Recorded data:

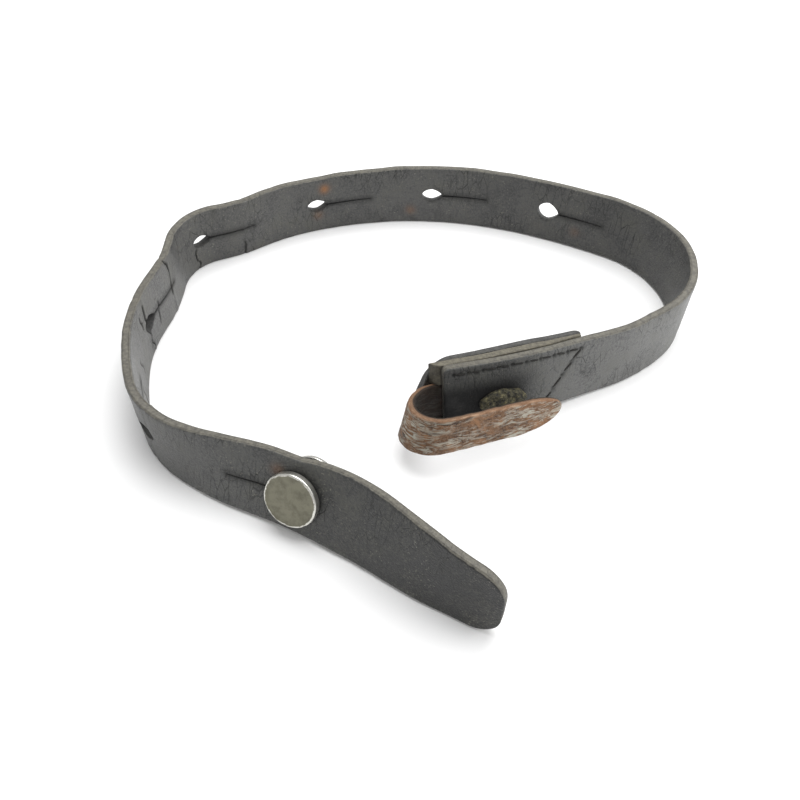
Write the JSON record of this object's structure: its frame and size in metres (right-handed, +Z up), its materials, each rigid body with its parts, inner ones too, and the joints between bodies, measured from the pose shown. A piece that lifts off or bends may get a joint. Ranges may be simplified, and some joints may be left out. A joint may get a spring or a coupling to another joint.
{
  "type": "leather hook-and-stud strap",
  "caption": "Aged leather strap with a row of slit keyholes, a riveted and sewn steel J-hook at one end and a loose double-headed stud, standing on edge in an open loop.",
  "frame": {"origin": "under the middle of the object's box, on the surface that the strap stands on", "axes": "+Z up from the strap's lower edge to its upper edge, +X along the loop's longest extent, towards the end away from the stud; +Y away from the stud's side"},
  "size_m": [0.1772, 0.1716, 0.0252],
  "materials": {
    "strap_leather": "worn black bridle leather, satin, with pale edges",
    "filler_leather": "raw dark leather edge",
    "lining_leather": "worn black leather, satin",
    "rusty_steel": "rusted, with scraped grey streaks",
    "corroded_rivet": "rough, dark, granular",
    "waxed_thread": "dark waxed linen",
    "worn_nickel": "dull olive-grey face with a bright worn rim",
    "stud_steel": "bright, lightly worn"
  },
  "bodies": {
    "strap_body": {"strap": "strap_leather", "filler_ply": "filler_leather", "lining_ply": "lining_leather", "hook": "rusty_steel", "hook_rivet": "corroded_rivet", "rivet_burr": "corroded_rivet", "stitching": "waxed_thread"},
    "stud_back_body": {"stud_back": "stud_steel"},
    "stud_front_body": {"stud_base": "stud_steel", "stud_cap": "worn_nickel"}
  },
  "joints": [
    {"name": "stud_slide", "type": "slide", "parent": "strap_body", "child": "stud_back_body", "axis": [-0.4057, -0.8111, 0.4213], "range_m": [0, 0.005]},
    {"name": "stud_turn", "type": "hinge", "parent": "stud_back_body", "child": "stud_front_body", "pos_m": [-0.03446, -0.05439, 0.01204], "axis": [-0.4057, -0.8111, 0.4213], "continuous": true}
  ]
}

Your task: Reproduce the data, keeping every line exactly the same.

Result of the exercise:
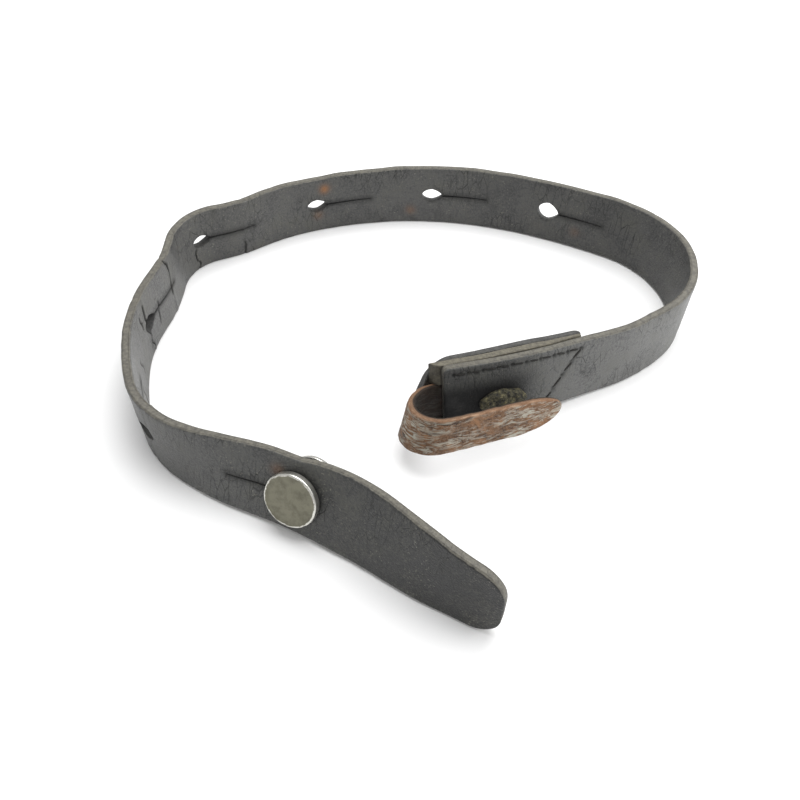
Write the JSON record of this object's structure: its frame and size in metres (right-handed, +Z up), its materials, each rigid body with its parts, inner ones too, and the joints between bodies, measured from the pose shown. A piece that lifts off or bends may get a joint. Ranges may be simplified, and some joints may be left out. A joint may get a spring or a coupling to another joint.
{
  "type": "leather hook-and-stud strap",
  "caption": "Aged leather strap with a row of slit keyholes, a riveted and sewn steel J-hook at one end and a loose double-headed stud, standing on edge in an open loop.",
  "frame": {"origin": "under the middle of the object's box, on the surface that the strap stands on", "axes": "+Z up from the strap's lower edge to its upper edge, +X along the loop's longest extent, towards the end away from the stud; +Y away from the stud's side"},
  "size_m": [0.1772, 0.1716, 0.0252],
  "materials": {
    "strap_leather": "worn black bridle leather, satin, with pale edges",
    "filler_leather": "raw dark leather edge",
    "lining_leather": "worn black leather, satin",
    "rusty_steel": "rusted, with scraped grey streaks",
    "corroded_rivet": "rough, dark, granular",
    "waxed_thread": "dark waxed linen",
    "worn_nickel": "dull olive-grey face with a bright worn rim",
    "stud_steel": "bright, lightly worn"
  },
  "bodies": {
    "strap_body": {"strap": "strap_leather", "filler_ply": "filler_leather", "lining_ply": "lining_leather", "hook": "rusty_steel", "hook_rivet": "corroded_rivet", "rivet_burr": "corroded_rivet", "stitching": "waxed_thread"},
    "stud_back_body": {"stud_back": "stud_steel"},
    "stud_front_body": {"stud_base": "stud_steel", "stud_cap": "worn_nickel"}
  },
  "joints": [
    {"name": "stud_slide", "type": "slide", "parent": "strap_body", "child": "stud_back_body", "axis": [-0.4057, -0.8111, 0.4213], "range_m": [0, 0.005]},
    {"name": "stud_turn", "type": "hinge", "parent": "stud_back_body", "child": "stud_front_body", "pos_m": [-0.03446, -0.05439, 0.01204], "axis": [-0.4057, -0.8111, 0.4213], "continuous": true}
  ]
}